I have barely scratched the surface of David’s life in this telling, and I have at least a hundred good stories to tell about David, but that is nothing to the thousands, nay, tens of thousands of stories his many friends could tell about him, which supports my lifelong suspicion that there must have been more than one of this astounding fellow.
Here is one very telling story about David. When he was a young man, he drove up from Monterey in his famous yellow convertible Volkswagen bug to visit relatives in Oakland, and stopped at a florist’s shop to get flowers to bring to his cousins. He entered the shop to find the owners, a middle-aged couple, in crisis because their delivery person had suddenly walked off the job. Without a moment’s hesitation, David said, “I will be happy to deliver flowers for you,” which he did for the rest of that day and the next. He became fast friends with the couple, visited them many times over the ensuing years, they came to the Sancho Panza when in Monterey, and when the woman’s husband died, David helped the woman move to a commodious trailer on a lot in Vallejo, a lot and trailer, along with all the woman’s earthly possessions, that David inherited when she died.
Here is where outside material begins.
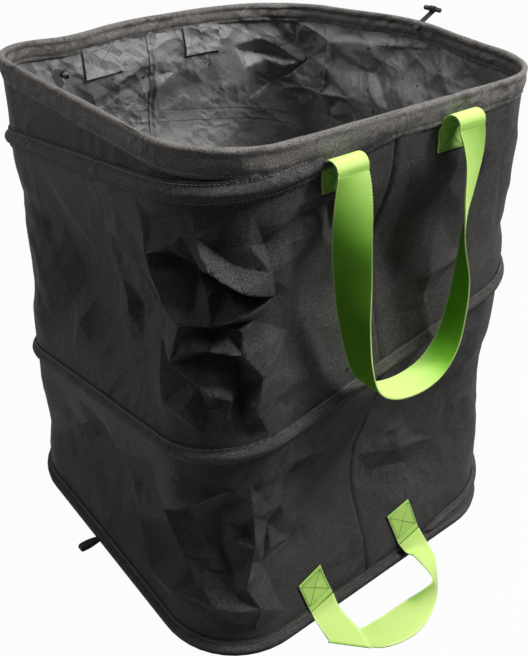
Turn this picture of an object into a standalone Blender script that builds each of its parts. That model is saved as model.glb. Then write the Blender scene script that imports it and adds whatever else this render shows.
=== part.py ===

David told me that story when I visited him in a tree house he’d built in a gigantic old pine tree in Pacific Grove on the property of a good friend. The tree house was full of books and things he’d inherited from his parents and various folks who loved him along his way.
“Take anything you want,” he said to me. “I’m not attached to any of it. But do let me have a look at what you take before you go and I’ll tell you the story behind it.”